● **EXERCISE REQUIREMENTS**:
Copy out all the data, word for word.

● **INFORMATION PROVIDED**:

▬▬▬▬▬▬

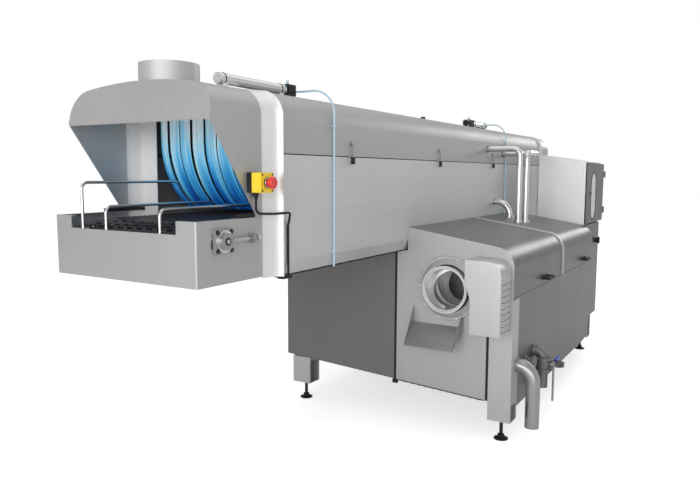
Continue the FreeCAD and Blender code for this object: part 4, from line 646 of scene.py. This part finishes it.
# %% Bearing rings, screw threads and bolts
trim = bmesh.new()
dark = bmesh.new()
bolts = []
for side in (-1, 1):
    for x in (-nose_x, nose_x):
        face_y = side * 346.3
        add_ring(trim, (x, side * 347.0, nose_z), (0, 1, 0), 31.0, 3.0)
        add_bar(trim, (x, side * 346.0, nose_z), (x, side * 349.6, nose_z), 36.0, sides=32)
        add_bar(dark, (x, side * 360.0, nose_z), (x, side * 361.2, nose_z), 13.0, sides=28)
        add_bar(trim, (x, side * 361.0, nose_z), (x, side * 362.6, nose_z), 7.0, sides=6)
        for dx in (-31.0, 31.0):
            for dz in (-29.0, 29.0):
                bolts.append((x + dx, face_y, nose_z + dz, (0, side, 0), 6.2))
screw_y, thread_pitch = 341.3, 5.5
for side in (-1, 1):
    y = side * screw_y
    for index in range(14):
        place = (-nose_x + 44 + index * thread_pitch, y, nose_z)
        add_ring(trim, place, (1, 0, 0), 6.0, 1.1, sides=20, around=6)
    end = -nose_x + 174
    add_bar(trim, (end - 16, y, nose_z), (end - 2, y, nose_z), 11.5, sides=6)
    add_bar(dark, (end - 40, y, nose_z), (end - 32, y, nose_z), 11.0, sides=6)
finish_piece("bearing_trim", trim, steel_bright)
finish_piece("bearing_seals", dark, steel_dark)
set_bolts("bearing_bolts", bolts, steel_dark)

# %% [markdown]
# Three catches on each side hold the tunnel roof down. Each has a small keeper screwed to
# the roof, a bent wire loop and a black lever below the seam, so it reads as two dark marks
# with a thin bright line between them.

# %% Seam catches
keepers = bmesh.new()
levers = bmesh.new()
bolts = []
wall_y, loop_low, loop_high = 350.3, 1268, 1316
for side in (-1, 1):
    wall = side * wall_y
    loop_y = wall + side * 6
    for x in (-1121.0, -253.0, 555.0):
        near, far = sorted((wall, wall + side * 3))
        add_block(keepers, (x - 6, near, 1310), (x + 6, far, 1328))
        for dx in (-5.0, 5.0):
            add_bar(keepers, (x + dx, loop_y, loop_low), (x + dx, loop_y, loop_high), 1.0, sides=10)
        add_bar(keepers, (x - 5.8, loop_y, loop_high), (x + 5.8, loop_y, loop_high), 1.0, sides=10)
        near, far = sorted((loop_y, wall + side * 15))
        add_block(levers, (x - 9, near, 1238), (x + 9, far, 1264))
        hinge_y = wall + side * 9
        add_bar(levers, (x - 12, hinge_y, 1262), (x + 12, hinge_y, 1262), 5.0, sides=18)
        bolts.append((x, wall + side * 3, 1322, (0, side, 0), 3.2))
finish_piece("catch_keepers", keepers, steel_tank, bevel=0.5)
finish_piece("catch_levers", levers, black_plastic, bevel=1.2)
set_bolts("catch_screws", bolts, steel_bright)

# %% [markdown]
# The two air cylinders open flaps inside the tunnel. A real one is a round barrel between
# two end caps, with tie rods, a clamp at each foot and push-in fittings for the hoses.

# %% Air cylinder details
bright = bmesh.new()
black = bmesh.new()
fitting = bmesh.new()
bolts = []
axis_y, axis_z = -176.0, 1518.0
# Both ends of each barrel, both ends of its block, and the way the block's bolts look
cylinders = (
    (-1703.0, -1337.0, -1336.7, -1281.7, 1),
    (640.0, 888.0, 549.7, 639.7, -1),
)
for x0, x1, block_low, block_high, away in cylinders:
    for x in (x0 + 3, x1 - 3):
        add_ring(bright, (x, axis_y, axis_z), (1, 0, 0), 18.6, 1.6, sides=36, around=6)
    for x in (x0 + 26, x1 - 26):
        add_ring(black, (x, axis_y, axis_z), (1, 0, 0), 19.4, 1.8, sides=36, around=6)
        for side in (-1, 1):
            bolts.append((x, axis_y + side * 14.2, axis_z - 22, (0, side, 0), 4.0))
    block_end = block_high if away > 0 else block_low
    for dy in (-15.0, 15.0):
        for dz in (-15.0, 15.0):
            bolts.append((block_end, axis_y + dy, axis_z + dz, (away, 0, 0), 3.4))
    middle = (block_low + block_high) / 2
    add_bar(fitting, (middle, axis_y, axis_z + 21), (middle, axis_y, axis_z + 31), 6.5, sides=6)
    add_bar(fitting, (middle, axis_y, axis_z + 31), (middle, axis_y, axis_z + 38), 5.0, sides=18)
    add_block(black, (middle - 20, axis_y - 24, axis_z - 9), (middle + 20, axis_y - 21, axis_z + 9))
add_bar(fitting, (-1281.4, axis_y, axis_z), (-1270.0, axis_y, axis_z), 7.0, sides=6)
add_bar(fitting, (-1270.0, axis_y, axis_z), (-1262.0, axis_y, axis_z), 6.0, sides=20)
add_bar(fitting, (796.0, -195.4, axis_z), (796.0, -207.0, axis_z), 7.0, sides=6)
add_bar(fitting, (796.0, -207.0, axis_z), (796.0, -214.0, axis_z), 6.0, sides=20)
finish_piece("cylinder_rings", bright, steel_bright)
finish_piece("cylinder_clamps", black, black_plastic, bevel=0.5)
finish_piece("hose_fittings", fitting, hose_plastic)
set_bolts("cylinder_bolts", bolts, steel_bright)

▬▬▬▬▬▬

● **RESPONSE TO THIS TASK**:
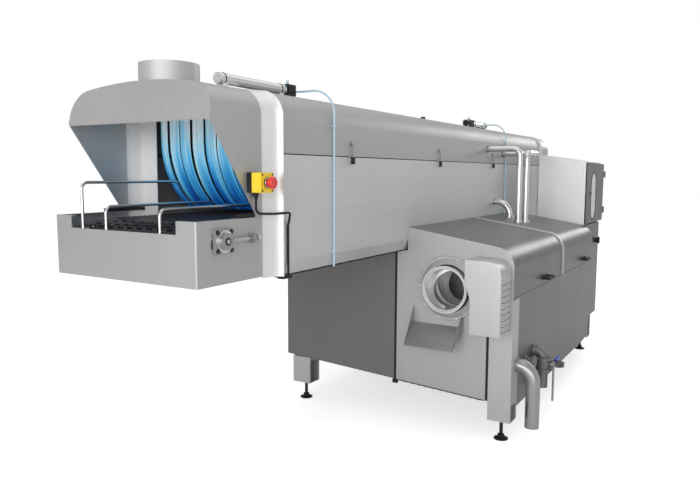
Continue the FreeCAD and Blender code for this object: part 4, from line 646 of scene.py. This part finishes it.
# %% Bearing rings, screw threads and bolts
trim = bmesh.new()
dark = bmesh.new()
bolts = []
for side in (-1, 1):
    for x in (-nose_x, nose_x):
        face_y = side * 346.3
        add_ring(trim, (x, side * 347.0, nose_z), (0, 1, 0), 31.0, 3.0)
        add_bar(trim, (x, side * 346.0, nose_z), (x, side * 349.6, nose_z), 36.0, sides=32)
        add_bar(dark, (x, side * 360.0, nose_z), (x, side * 361.2, nose_z), 13.0, sides=28)
        add_bar(trim, (x, side * 361.0, nose_z), (x, side * 362.6, nose_z), 7.0, sides=6)
        for dx in (-31.0, 31.0):
            for dz in (-29.0, 29.0):
                bolts.append((x + dx, face_y, nose_z + dz, (0, side, 0), 6.2))
screw_y, thread_pitch = 341.3, 5.5
for side in (-1, 1):
    y = side * screw_y
    for index in range(14):
        place = (-nose_x + 44 + index * thread_pitch, y, nose_z)
        add_ring(trim, place, (1, 0, 0), 6.0, 1.1, sides=20, around=6)
    end = -nose_x + 174
    add_bar(trim, (end - 16, y, nose_z), (end - 2, y, nose_z), 11.5, sides=6)
    add_bar(dark, (end - 40, y, nose_z), (end - 32, y, nose_z), 11.0, sides=6)
finish_piece("bearing_trim", trim, steel_bright)
finish_piece("bearing_seals", dark, steel_dark)
set_bolts("bearing_bolts", bolts, steel_dark)

# %% [markdown]
# Three catches on each side hold the tunnel roof down. Each has a small keeper screwed to
# the roof, a bent wire loop and a black lever below the seam, so it reads as two dark marks
# with a thin bright line between them.

# %% Seam catches
keepers = bmesh.new()
levers = bmesh.new()
bolts = []
wall_y, loop_low, loop_high = 350.3, 1268, 1316
for side in (-1, 1):
    wall = side * wall_y
    loop_y = wall + side * 6
    for x in (-1121.0, -253.0, 555.0):
        near, far = sorted((wall, wall + side * 3))
        add_block(keepers, (x - 6, near, 1310), (x + 6, far, 1328))
        for dx in (-5.0, 5.0):
            add_bar(keepers, (x + dx, loop_y, loop_low), (x + dx, loop_y, loop_high), 1.0, sides=10)
        add_bar(keepers, (x - 5.8, loop_y, loop_high), (x + 5.8, loop_y, loop_high), 1.0, sides=10)
        near, far = sorted((loop_y, wall + side * 15))
        add_block(levers, (x - 9, near, 1238), (x + 9, far, 1264))
        hinge_y = wall + side * 9
        add_bar(levers, (x - 12, hinge_y, 1262), (x + 12, hinge_y, 1262), 5.0, sides=18)
        bolts.append((x, wall + side * 3, 1322, (0, side, 0), 3.2))
finish_piece("catch_keepers", keepers, steel_tank, bevel=0.5)
finish_piece("catch_levers", levers, black_plastic, bevel=1.2)
set_bolts("catch_screws", bolts, steel_bright)

# %% [markdown]
# The two air cylinders open flaps inside the tunnel. A real one is a round barrel between
# two end caps, with tie rods, a clamp at each foot and push-in fittings for the hoses.

# %% Air cylinder details
bright = bmesh.new()
black = bmesh.new()
fitting = bmesh.new()
bolts = []
axis_y, axis_z = -176.0, 1518.0
# Both ends of each barrel, both ends of its block, and the way the block's bolts look
cylinders = (
    (-1703.0, -1337.0, -1336.7, -1281.7, 1),
    (640.0, 888.0, 549.7, 639.7, -1),
)
for x0, x1, block_low, block_high, away in cylinders:
    for x in (x0 + 3, x1 - 3):
        add_ring(bright, (x, axis_y, axis_z), (1, 0, 0), 18.6, 1.6, sides=36, around=6)
    for x in (x0 + 26, x1 - 26):
        add_ring(black, (x, axis_y, axis_z), (1, 0, 0), 19.4, 1.8, sides=36, around=6)
        for side in (-1, 1):
            bolts.append((x, axis_y + side * 14.2, axis_z - 22, (0, side, 0), 4.0))
    block_end = block_high if away > 0 else block_low
    for dy in (-15.0, 15.0):
        for dz in (-15.0, 15.0):
            bolts.append((block_end, axis_y + dy, axis_z + dz, (away, 0, 0), 3.4))
    middle = (block_low + block_high) / 2
    add_bar(fitting, (middle, axis_y, axis_z + 21), (middle, axis_y, axis_z + 31), 6.5, sides=6)
    add_bar(fitting, (middle, axis_y, axis_z + 31), (middle, axis_y, axis_z + 38), 5.0, sides=18)
    add_block(black, (middle - 20, axis_y - 24, axis_z - 9), (middle + 20, axis_y - 21, axis_z + 9))
add_bar(fitting, (-1281.4, axis_y, axis_z), (-1270.0, axis_y, axis_z), 7.0, sides=6)
add_bar(fitting, (-1270.0, axis_y, axis_z), (-1262.0, axis_y, axis_z), 6.0, sides=20)
add_bar(fitting, (796.0, -195.4, axis_z), (796.0, -207.0, axis_z), 7.0, sides=6)
add_bar(fitting, (796.0, -207.0, axis_z), (796.0, -214.0, axis_z), 6.0, sides=20)
finish_piece("cylinder_rings", bright, steel_bright)
finish_piece("cylinder_clamps", black, black_plastic, bevel=0.5)
finish_piece("hose_fittings", fitting, hose_plastic)
set_bolts("cylinder_bolts", bolts, steel_bright)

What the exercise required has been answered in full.